(Nov 22): US officials are having early discussions on whether to let Nvidia Corp sell its H200 artificial intelligence (AI) chips to China, according to people familiar with the matter, a contentious potential move that would mark a major win for the world’s most valuable company.
US President Donald Trump’s team has held internal talks about H200 chip shipments to the Asian country in recent days, said the people, who requested anonymity to discuss a highly sensitive matter. No final decision has been made, the people emphasised, and it’s entirely possible that the idea remains an internal debate and never results in actual licence approvals, which are required under export controls that Washington first imposed in 2022.
Still, the fact that H200 shipments are being considered is a major departure from the Trump administration’s earlier public stances on semiconductor export controls. It would represent a concession to Beijing that would almost certainly draw widespread opposition from China hawks in Washington. It would also constitute a victory for Nvidia chief executive officer Jensen Huang, who’s lobbied Trump’s team intensively for a reprieve from export controls that many within the administration consider crucial to US national security.
Nvidia shares climbed to a session high on the news on Friday.
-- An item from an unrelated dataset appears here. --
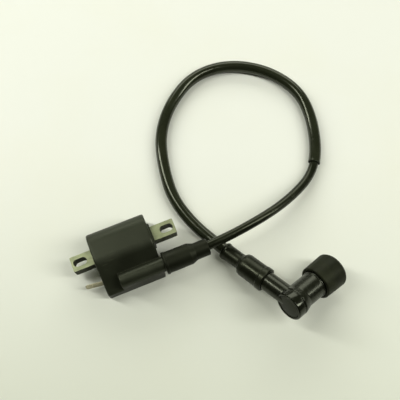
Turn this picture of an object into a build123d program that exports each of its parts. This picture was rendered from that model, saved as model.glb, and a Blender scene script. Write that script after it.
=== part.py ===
from build123d import *
import math
import os

# Ignition coil for a small engine, with its high-tension lead and spark plug cap.
# Millimetres. +X runs along the laminated core, +Z is up, and the coil stands on Z = 0.
# The origin is the centre of the coil's base, halfway between the two mounting slots.

# ---------------------------------------------------------------- driving dimensions
core_length = 80.0          # tab end to tab end
core_width = 11.2
core_y = 6.5                # the core's centre line, off the middle of the base
core_bottom = 8.0
sheet_count = 12
sheet_thickness = 1.0
core_top = core_bottom + sheet_count * sheet_thickness
core_z = (core_bottom + core_top) / 2
slot_spacing = 67.0
slot_width = 5.6            # for an M5 screw
slot_length = 10.0

case_left = -23.6
case_right = 21.0
case_depth = 47.0           # along Y
case_wall = 2.0
block_width = 32.0          # the tall part, around the windings
block_top = 29.0
block_corner = 11.0
shelf_end = -11.5           # the plain sloping end stops here, where the tower starts
shelf_edge_height = 11.8
slope_angle = 35.0          # the case falls away from the block towards the tower's side
pocket_height = 9.5
collar_reach = 1.4

tower_y = -17.8             # axis of the high-tension tower, and of the lead's exit
tower_z = 19.8
tower_radius = 5.6
nipple_radius = 5.5
nipple_end = 39.0

winding_left = -18.5
winding_right = 16.5
primary_flange = (9.15, 9.55)     # half sizes along Y and Z
primary_tube = (6.75, 7.15)
secondary_flange = (12.4, 12.4)
secondary_tube = (10.2, 10.4)
bobbin_wall = 1.0

blade_width = 6.3
blade_thickness = 0.8
blade_length = 13.5
blade_y = -11.6
blade_z = 6.6
blade_roll = -12.0          # the blade has been bent a little in use
blade_yaw = -7.0

lead_radius = 3.5           # 7 mm high-tension lead
conductor_radius = 1.2
sleeve_radius = 4.6
sleeve_bore = 4.0

elbow_centre = Vector(97.5, -77.5, 24.7)
lead_side_angle = 117.6     # plan angle from the elbow towards the lead
lead_side_drop = 16.3       # and how far it falls below level
plug_side_angle = 16.9
plug_side_drop = 17.3
outlet_offset = 0.7         # the outlet's axis crosses the neck's this far past the elbow's centre

cap_neck_radius = 7.2
cap_neck_end = 45.0
cap_outlet_radius = 10.0
knuckle_radius = 11.0       # the drum at the elbow's corner
knuckle_back = -7.3
knuckle_offset = 1.5        # its axis crosses the neck's this far past the elbow's centre
end_plug_radius = 9.2
plug_bore_radius = 5.3      # the seal's grip on a plug's insulator
seal_start = 22.0
seal_end = 42.8

# ---------------------------------------------------------------- directions and helpers


def direction(plan_angle, drop):
    plan = math.radians(plan_angle)
    fall = math.radians(drop)
    return Vector(math.cos(plan) * math.cos(fall), math.sin(plan) * math.cos(fall), -math.sin(fall))


lead_side = direction(lead_side_angle, lead_side_drop)
plug_side = direction(plug_side_angle, plug_side_drop)
lead_axis = Location(Plane(origin=elbow_centre, z_dir=lead_side))
plug_axis = Location(Plane(origin=elbow_centre - lead_side * outlet_offset, z_dir=plug_side))
knuckle_axis = Location(Plane(origin=elbow_centre - lead_side * knuckle_offset, z_dir=plug_side))
tower_axis = Location(Plane(origin=(0, tower_y, tower_z), x_dir=(0, 1, 0), z_dir=(1, 0, 0)))


def turned(profile, place):
    """A solid of revolution: profile holds (distance along the axis, radius) pairs."""
    outline = [(radius, 0, along) for along, radius in profile]
    face = make_face(Polyline(*outline, close=True))
    return place * revolve(face, Axis.Z, 360)


def rod(start, end, radius, place):
    return place * extrude(Plane.XY.offset(start) * Circle(radius), end - start)


def slab(x0, x1, y0, y1, z0, z1):
    box = Box(x1 - x0, y1 - y0, z1 - z0)
    return Pos((x0 + x1) / 2, (y0 + y1) / 2, (z0 + z1) / 2) * box


def rounded_bar(half, corner, x0, x1, middle=core_y):
    """A bar along X at the core's height, with half sizes (Y, Z) and rounded long edges."""
    section = RectangleRounded(2 * half[0], 2 * half[1], corner)
    return extrude(Plane(origin=(x0, middle, core_z), x_dir=(0, 1, 0), z_dir=(1, 0, 0)) * section, x1 - x0)


def write(shape, node):
    export_step(shape, f"parts/{node}.step")
    print(f"{node:22s} {shape.volume:10.1f} mm3")


os.makedirs("parts", exist_ok=True)

# ---------------------------------------------------------------- laminated core


def lamination(index):
    bottom = core_bottom + index * sheet_thickness
    half = core_length / 2
    sheet = slab(-half, half, core_y - core_width / 2, core_y + core_width / 2, bottom, bottom + sheet_thickness)
    sheet = chamfer(sheet.edges().filter_by(Axis.Z), 0.8)
    for side in (-1, 1):
        slot = extrude(SlotOverall(slot_length, slot_width), 2 * sheet_thickness)
        sheet -= Pos(side * slot_spacing / 2, core_y, bottom - sheet_thickness / 2) * slot
    return sheet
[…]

They gained as much as 2% to US$184.29 ($240.24) following earlier declines.
Nvidia said in a statement that the current regulatory landscape doesn’t allow it to offer a competitive data centre product in China, “leaving that massive market to our rapidly growing foreign competitors”. Nvidia’s hardware is the industrial standard for AI development, making its chips the most coveted components for companies building facilities used to train and run AI models.
“Our foreclosure from the China data centre compute market has no impact on our ability to supply customers in the USA,” the Santa Clara, California-based company added.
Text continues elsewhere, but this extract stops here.